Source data
____

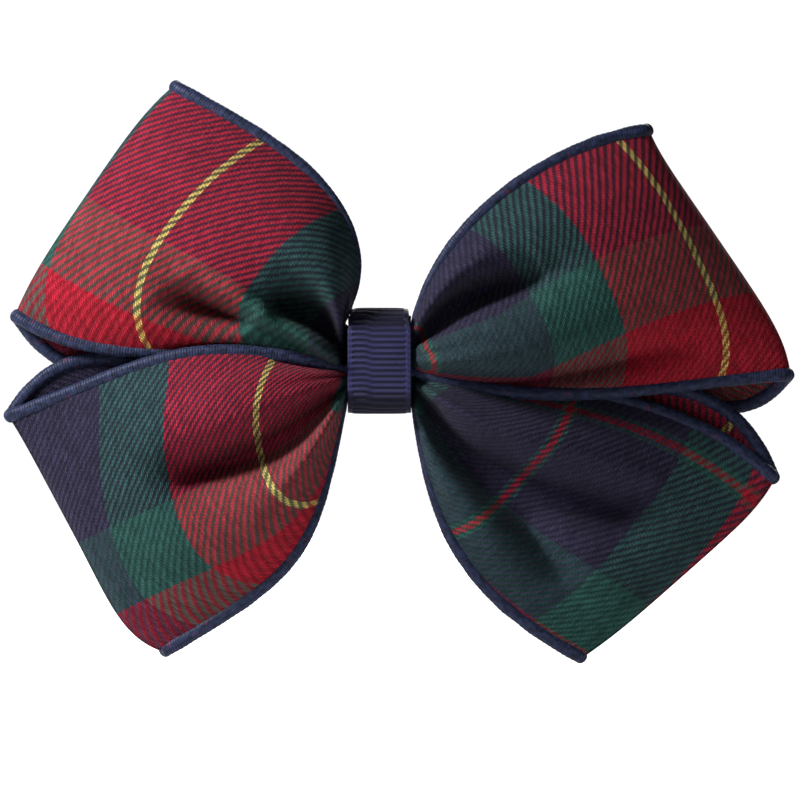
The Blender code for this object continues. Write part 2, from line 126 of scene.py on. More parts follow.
# Each loop's edges are (knot, knot handle, fold handle, fold corner) in X and Z, and fold_y is the
# depth of its fold. Values in threes are for (lower edge, middle, upper edge).
# front_puff, back_puff: how far the layers swell; rise: the lower, the nearer the knot the front swells.
# pleat: how far the two pleats beside the middle stand out; bulge: how far the fold bows outwards.
# line: from the fold to the loop's gold or red cross line, at five places from the lower edge up.
# line_sett: where that line lies in the sett along the strip.
# stripe: where the sett across the strip starts; drift: how far the check slips towards the knot.
# creases: paths over the cloth, as (distance from the fold, distance above the strip's middle), with
# how deep and how wide the crease is along its path. A negative depth is a ridge.
LOOPS = {
    "upper_left": {
        "front_lower": ((-5.2, -3.0), (-21.0, 5.6), (-38.8, -3.5), (-54.7, 6.8)),
        "front_upper": ((-6.0, 5.4), (5.0, 23.5), (-19.5, 34.8), (-30.8, 41.3)),
        "back_lower": ((-5.2, -3.0), (-22.0, 5.0), (-43.0, -12.0), (-54.7, 6.8)),
        "back_upper": ((-6.0, 5.4), (-3.0, 20.0), (-17.0, 32.5), (-30.8, 41.3)),
        "fold_y": -5.1,
        "front_puff": (2.6, 12.0, 3.2),
        "rise": 0.5,
        "back_puff": (0.6, 0.2, 0.2),
        "pleat": 2.6,
        "bulge": (1.2, 1.5, 1.5),
        "line": (22.6, 18.0, 17.2, 17.4, 17.0),
        "line_sett": 0.0,
        "stripe": 24.5,
        "drift": 6.6,
        "creases": (
            {
                "path": ((50, -2), (43, -4), (36, -6)),
                "depth": (5.0, 20.0, 3.0),
                "width": (3.0, 4.0, 3.6),
            },
            {
                "path": ((51, 8), (47, 12), (42, 19)),
                "depth": (4.0, 3.0, 0.5),
                "width": (2.0, 2.5, 3.0),
            },
            {
                "path": ((36, -13), (29, -11), (22, -8)),
                "depth": (3.0, 10.0, 1.6),
                "width": (2.5, 3.2, 3.0),
            },
            {
                "path": ((48, -13), (33, -8), (22, -6)),
                "depth": (-3.0, -3.2, -0.4),
                "width": (4.0, 3.2, 3.2),
            },
        ),
    },
    "lower_right": {
        "front_lower": ((5.2, -5.4), (7.6, -25.0), (12.8, -35.0), (30.4, -44.7)),
        "front_upper": ((5.2, -1.8), (24.3, -4.4), (44.8, -3.5), (59.5, -17.7)),
        "back_lower": ((5.2, -5.4), (11.5, -22.0), (17.0, -33.0), (30.4, -44.7)),
        "back_upper": ((5.2, -1.8), (20.0, -13.0), (49.5, 9.0), (59.5, -17.7)),
        "fold_y": -2.8,
        "front_puff": (2.2, 9.0, 0.4),
        "rise": 0.28,
        "back_puff": (0.2, 0.0, -1.0),
        "pleat": 2.4,
        "bulge": (0.8, 1.3, 1.8),
        "line": (28.8, 29.4, 31.0, 32.5, 34.2),
        "line_sett": WEFT_HALF_SETT,
        "stripe": 17.0,
        "drift": 1.5,
        "creases": (
            {
                "path": ((54, -4), (42, -8), (17, 2)),
                "depth": (14.0, 17.0, 8.0),
                "width": (4.6, 5.0, 4.6),
            },
            {
                "path": ((36, -7), (24, -9), (12, -13)),
                "depth": (4.0, 6.0, 1.6),
                "width": (3.2, 3.4, 4.0),
            },
            {
                "path": ((40, 6), (27, 9), (14, 11)),
                "depth": (-2.0, -2.2, -0.4),
                "width": (3.4, 4.0, 3.6),
            },
        ),
    },
    "lower_left": {
        "front_lower": ((-5.2, -5.4), (-10.0, -30.0), (-12.0, -31.5), (-32.3, -43.6)),
        "front_upper": ((-5.2, -1.2), (-30.0, 4.6), (-33.0, 0.0), (-55.6, -8.3)),
        "back_lower": ((-5.2, -5.4), (-13.0, -27.0), (-16.0, -31.0), (-32.3, -43.6)),
        "back_upper": ((-5.2, -1.2), (-22.0, -16.0), (-42.0, 14.0), (-55.6, -8.3)),
        "fold_y": -6.5,
        "front_puff": (2.6, 11.0, 2.6),
        "rise": 0.55,
        "back_puff": (1.0, 1.6, 0.3),
        "pleat": 2.4,
        "bulge": (4.4, 1.7, 0.0),
        "line": (35.2, 33.2, 34.6, 38.4, 42.2),
        "line_sett": 0.0,
        "stripe": 24.3,
        "drift": 4.4,
        "creases": (
            {
                "path": ((56, -8), (40, -4), (24, 1)),
                "depth": (9.0, 15.0, 9.0),
                "width": (2.8, 3.6, 4.2),
            },
            {
                "path": ((50, -13), (42, -12), (32, -10)),
                "depth": (-2.0, -1.8, -0.3),
                "width": (3.0, 3.5, 4.0),
            },
            {
                "path": ((51, 17), (46, 18), (40, 20)),
                "depth": (3.0, 3.0, 0.5),
                "width": (2.5, 3.0, 3.0),
            },
        ),
    },
    "upper_right": {
        "front_lower": ((5.2, -1.6), (23.8, -8.3), (43.0, -3.2), (61.7, -2.0)),
        "front_upper": ((5.2, 5.4), (9.0, 20.8), (26.0, 32.6), (40.4, 34.8)),
        "back_lower": ((5.2, -1.6), (24.0, 20.0), (49.0, -20.5), (61.7, -2.0)),
        "back_upper": ((5.2, 5.4), (11.5, 20.0), (24.0, 28.5), (40.4, 34.8)),
        "fold_y": -4.6,
        "front_puff": (1.2, 11.0, 2.6),
        "rise": 0.5,
        "back_puff": (6.2, 3.2, 1.6),
        "pleat": 2.4,
        "bulge": (2.4, 0.9, -0.8),
        "line": (11.4, 8.8, 7.4, 5.9, 6.2),
        "line_sett": 0.0,
        "stripe": 29.2,
        "drift": 5.6,
        "creases": (
            {
                "path": ((56, 4), (45, 8), (30, 4)),
                "depth": (10.0, 16.0, 4.0),
                "width": (3.2, 4.2, 4.2),
            },
            {
                "path": ((48, 17), (42, 16), (34, 14)),
                "depth": (-1.5, -1.5, -0.3),
                "width": (3.0, 3.5, 4.0),
            },
            {
                "path": ((47, -20), (33, -17), (18, -15)),
                "depth": (4.5, 6.5, 2.6),
                "width": (3.0, 3.4, 3.5),
            },
        ),
    },
}

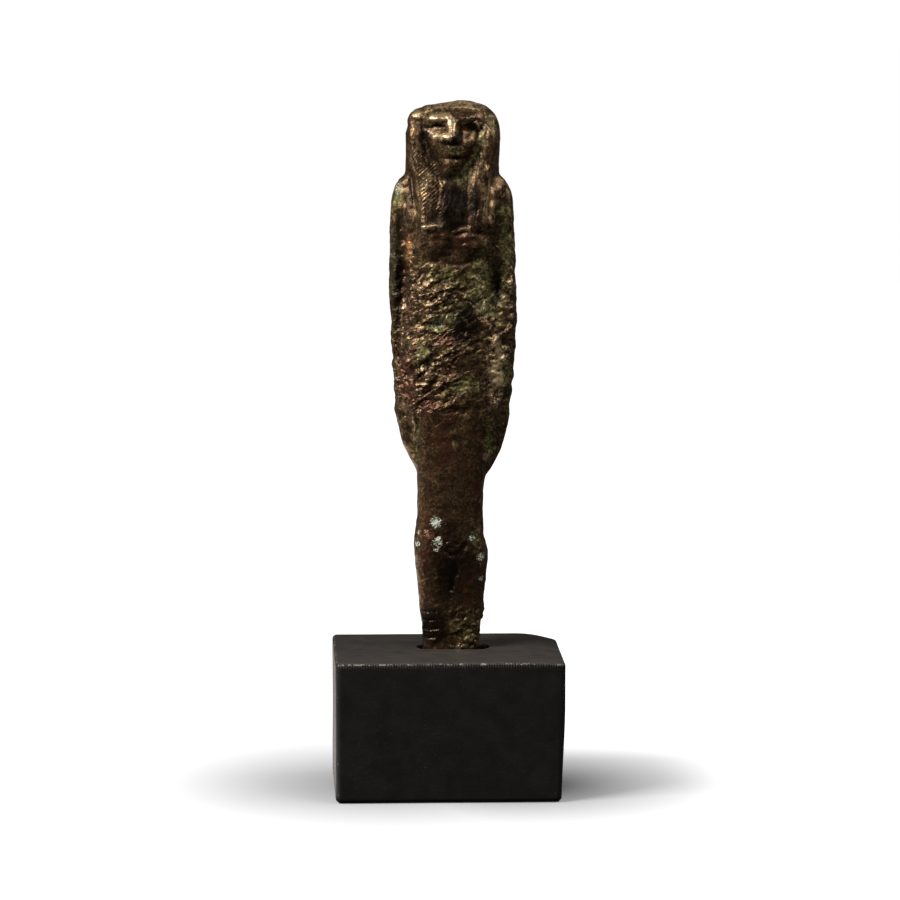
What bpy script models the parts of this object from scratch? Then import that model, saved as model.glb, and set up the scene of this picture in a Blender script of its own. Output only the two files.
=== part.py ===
"""A small cast bronze figure of a lioness-headed goddess, set in a slot in a black block plinth.

Metres, +Z up. The figure faces -Y, and left is -X, as one who stands before it sees it.
The origin is at the middle of the plinth's underside.
The figure is one casting, worn and corroded. Its form is written in percent of its own height.
"""

import math

import bmesh
import bpy
from mathutils import Matrix, Vector, noise

# The plinth is a block of blackened wood with softened corners.
PLINTH_WIDTH = 0.0464
PLINTH_DEPTH = 0.0346
PLINTH_HEIGHT = 0.0288
PLINTH_CORNER_RADIUS = 0.0012
PLINTH_TOP_ARRIS = 0.0004
PLINTH_FOOT_CHAMFER = 0.0007

# The figure stands this high above the plinth's top, and its foot end is straight in the slot.
FIGURE_HEIGHT = 0.1120
FIGURE_TURN = math.radians(-2.5)
FOOT_WIDTH = 0.0114
FOOT_DEPTH = 0.0050
FOOT_LEFT_OF_MIDDLE = 0.0002

# The slot in the plinth's top is longer than the foot end, more so on the right.
SLOT_DEEP = 0.0060
SLOT_CLEARANCE = 0.0003
SLOT_ROOM_LEFT = 0.0011
SLOT_ROOM_RIGHT = 0.0023
SLOT_POINT = 0.0015
SLOT_RIGHT_OF_MIDDLE = 0.0012
SLOT_BEHIND_MIDDLE = 0.0017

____

» DIRECTIONS: Print, without alteration, the lines from the line with "What bpy script" to the line with "import math". Include both of them, and omit every other line.

» SOLUTION FOR THIS EXERCISE:
What bpy script models the parts of this object from scratch? Then import that model, saved as model.glb, and set up the scene of this picture in a Blender script of its own. Output only the two files.
=== part.py ===
"""A small cast bronze figure of a lioness-headed goddess, set in a slot in a black block plinth.

Metres, +Z up. The figure faces -Y, and left is -X, as one who stands before it sees it.
The origin is at the middle of the plinth's underside.
The figure is one casting, worn and corroded. Its form is written in percent of its own height.
"""

import math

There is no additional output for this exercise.